- The Washington Times - Friday, November 7, 2003

From combined dispatches

Troubled Dutch food retailer Royal Ahold NV said yesterday it will combine some management functions at Giant Food Inc. and Stop & Shop.

Some administrative and managerial functions will be combined at the two chains, Royal Ahold, based in Zaandam, Netherlands, said in a statement last night.

Giant Food, based in Landover, is the Washington-Baltimore area’s largest grocer with 194 stores and 40 percent of the local market. Stop & Shop operates 341 stores and is headquartered in Quincy, Mass.

Final plans will be announced next year, said Barry Scher, a spokesman for the company in Chantilly.

Giant was founded in 1937 as a family-owned business, when Nehemiah Cohen and Jacob Lehrman opened their first store on Georgia Avenue in Northwest. Israel “Izzy” Cohen, Nehemiah’s son, was the key figure in expanding the chain. J. Sainsbury PLC bought the Lehrman family stake in 1994. And after Izzy Cohen died in 1995, a management group that included his sister and four Giant executives gained control of his half of Giant’s voting stock and four of seven board seats.

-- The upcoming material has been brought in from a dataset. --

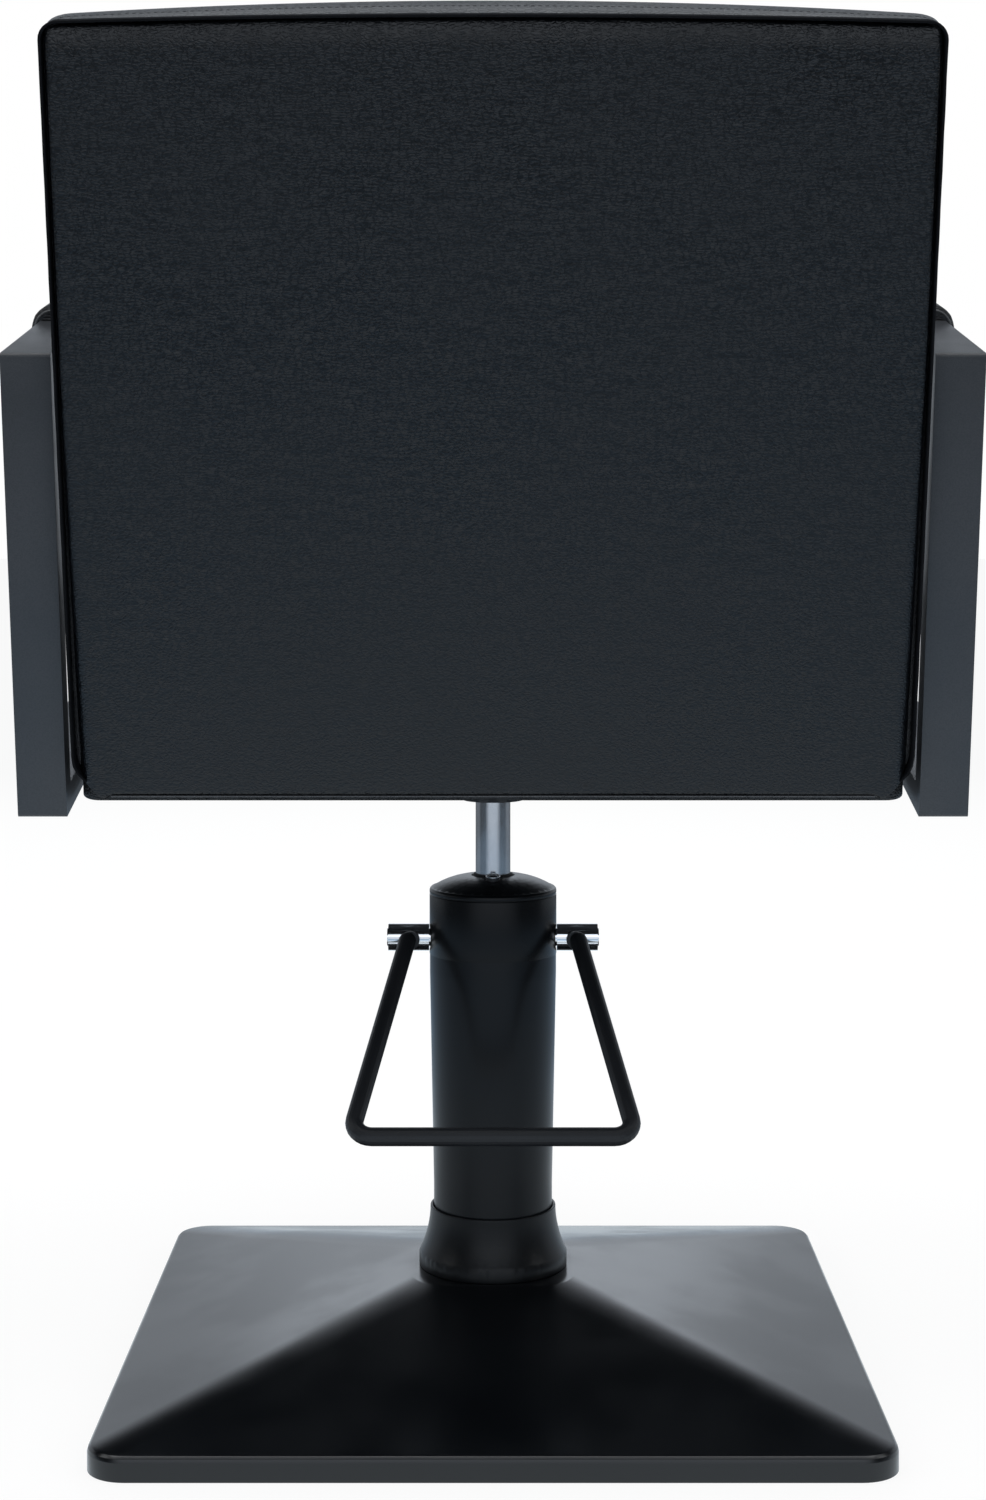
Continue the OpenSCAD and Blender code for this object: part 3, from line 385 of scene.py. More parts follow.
def bright_metal(name, colour, rough, lines=1500.0, along=(0, 0, 1), depth=0.00001):
    made, tree, shader = material(name, metallic=1.0, colour=colour)
    marks = place_group(tree, fine_lines, Lines_per_metre=lines, Along=along)
    dull = tuple(c * 0.86 for c in colour)
    tree.links.new(mixed(tree, marks.outputs["Drift"], colour, dull), shader.inputs["Base Color"])
    tree.links.new(ramp(tree, marks.outputs["Drift"], 0, 1, *rough), shader.inputs["Roughness"])
    bumped(tree, shader, marks.outputs["Height"], depth)
    return made


def plywood():
    made, tree, shader = material("birch_ply", roughness=0.6, colour=(0.55, 0.40, 0.24))
    place = add(tree, "ShaderNodeTexCoord")
    stretch = add(tree, "ShaderNodeMapping")
    stretch.inputs["Scale"].default_value = (3, 60, 60)
    link(tree, place, "Object", stretch, "Vector")
    grain = add(tree, "ShaderNodeTexNoise", Scale=3.0, Detail=6.0)
    link(tree, stretch, "Vector", grain, "Vector")
    tree.links.new(mixed(tree, grain.outputs["Fac"], (0.42, 0.28, 0.15), (0.62, 0.46, 0.29)),
                   shader.inputs["Base Color"])
    bumped(tree, shader, grain.outputs["Fac"], 0.0002)
    return made


back_leather = leatherette("leatherette_back", (0.0028, 0.0036, 0.0050), (0.0042, 0.0052, 0.0070),
                           depth=0.00026, rough=(0.28, 0.36), pebbles=400.0, stretch=(0.62, 1.0, 1.2))
seat_leather = leatherette("leatherette_seat", (0.0050, 0.0058, 0.0072), (0.0072, 0.0084, 0.0102),
                           depth=0.0007, stretch=(0.42, 1.2, 1.0))
# painted light: the boxing strip is a much lighter copy of the black leatherette, standing in for the top
# light falling on it
gusset_leather_painted_light = leatherette("leatherette_gusset_painted_light", (0.0720, 0.0790, 0.0880), (0.0860, 0.0930, 0.1020),
                             depth=0.00025)
welt_leather = leatherette("leatherette_welt", (0.0070, 0.0080, 0.0100), (0.0100, 0.0112, 0.0140),
                           depth=0.00008, rough=(0.85, 0.95), pebbles=900.0, specular=0.10)
# painted highlight: the arm pads' piping is light grey to stand in for the light catching its ridge
piping_painted_highlight = leatherette("piping_painted_highlight", (0.0900, 0.0950, 0.1000), (0.1100, 0.1150, 0.1200),
                           depth=0.00004, rough=(0.30, 0.40), pebbles=900.0)
# painted highlight: the fold strip under the rear panel is light grey to stand in for the light catching
# the fold
fold_highlight_leather = leatherette("leatherette_fold_painted_highlight", (0.0800, 0.0860, 0.0960), (0.1000, 0.1060, 0.1160),
                           depth=0.00005, rough=(0.40, 0.50), pebbles=900.0)
thread = leatherette("black_thread", (0.0260, 0.0280, 0.0320), (0.0400, 0.0420, 0.0470),
                     depth=0.0001, rough=(0.4, 0.5), pebbles=2500.0)
frame_coat = coated("arm_frame_coat", (0.030, 0.033, 0.038), (0.040, 0.043, 0.049), depth=0.00013,
                    rough=(0.36, 0.44), specular=0.7)
base_coat = coated("base_coat", (0.0030, 0.0038, 0.0050), (0.0044, 0.0054, 0.0068), grains=1400.0,
                   depth=0.00003, rough=(0.18, 0.26))
pump_coat = coated("pump_enamel", (0.0050, 0.0062, 0.0080), (0.0075, 0.0090, 0.0112), grains=1800.0,
                   depth=0.00002, rough=(0.28, 0.36), specular=0.22)
cap_coat = coated("cap_enamel", (0.0036, 0.0043, 0.0055), (0.0050, 0.0060, 0.0075), grains=1800.0,
                  depth=0.00002, rough=(0.26, 0.32), specular=0.20)
pedal_coat = coated("pedal_coat", (0.013, 0.015, 0.018), (0.018, 0.020, 0.024), grains=1600.0,
                    depth=0.00004, rough=(0.42, 0.50), specular=0.32)
collar_plastic = coated("collar_plastic", (0.0045, 0.0052, 0.0065), (0.0062, 0.0072, 0.0086),
                        grains=2200.0, depth=0.00002, rough=(0.30, 0.38), specular=0.22)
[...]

Since Ahold acquired Giant in 1998, the company has grown from 177 stores to 194 stores in Maryland, Virginia, Washington, Delaware and New Jersey. It has sales of $5.5 billion — 30 percent growth from five years ago.

Earlier yesterday, Ahold announced other sweeping steps to restore its financial stability, nine months after it was engulfed in an accounting scandal that threatened to bankrupt the company.

Royal Ahold Chief Executive Anders Moberg is attempting to trim the company’s $12.5 billion of debt enough for the company to regain its investment-grade credit rating by the end of 2005. The company owns or has interests in about 9,000 markets and stores.

The world’s third largest retailer also reported it returned to profitability in the first half of this year in contrast to a loss a year ago.

The retailer will issue $2.86 billion worth of new shares and sell its Spanish stores and other unnamed operations in a bid to reduce its $13.7 billion debt.

The company said it plans to restore its U.S. Foodservice unit, based in Columbia, Md. — where fraudulent accounting led Ahold to overstate earnings by more than $1 billion in 2000-2002 — to financial health.

The Dutch company has operated under a cloud since it shocked financial markets by admitting accounting irregularities in February, drawing comparisons to the bookkeeping scandal at Enron in the United States.

The company’s top executives resigned immediately, and U.S. and Dutch regulators started investigations into the company’s accounting practices. Last month Ahold posted audited results for 2002 — seven months late. It lost $5.01 billion for the year under U.S. accounting rules.

Mr. Moberg said his company “has been through the most challenging nine months in its history,” but the refinancing plan would allow it to “focus wholeheartedly on strengthening the competitiveness of our business.”

Ahold also published its first-half earnings, its first earnings update since the scandal broke. It earned $68.6 million in the January-June period, compared to a loss of more than twice that amount a year ago. Sales fell 11.8 percent.

Third-quarter earnings will be released Nov. 26, with details of its share issue.

Analysts said the company’s restructuring measures, if successful, would likely be enough to put it on a solid footing.

“Operationally, things weren’t as bad as they could have been,” said analyst Han van Lamoen of Friesland Bank in Amsterdam. “As for the long-awaited update on corporate strategy, Ahold didn’t have much of a choice but to issue shares.”

Bear Stearns analyst Jens Jantzen said first-half earnings were worse than expected, but that after the share issue Ahold can “return to actually taking care of its operational business.”

The company’s shares closed 1.8 percent higher on the Euronext stock exchange in Amsterdam.

Ahold said the fall in first-half sales was mostly due to the weak dollar as more than half of its sales come from the United States, where it also operates the grocery chains Tops and Bruno’s.

Ahold said that excluding currency effects, its sales would have risen 3.2 percent at its U.S. grocery stores and 1.7 percent in Europe.

Sales at its U.S. Foodservice subsidiary, which sells bulk food to cafeterias, slipped 0.7 percent to $9.43 billion in the first half as the unit lost $52 million vs. a profit of $209 million a year earlier.

“U.S. Foodservice is an under-managed business, but it has a great market position and great potential to improve its financial performance,” Mr. Moberg said.

Foodservice’s profitability slipped as suppliers took advantage of Ahold’s troubles to raise prices and demand faster payment, and as larger competitor Sysco Corp. took away business.

But Mr. Moberg said now that the company is regaining its financial footing, it will be able to use its size to demand better terms from suppliers.

Analyst Van Lamoen said Ahold’s comments were “encouraging” and that he will reconsider his sell rating on shares.

Ahold is the third-largest retailer in the world after Wal-Mart Stores Inc. and France’s Carrefour SA.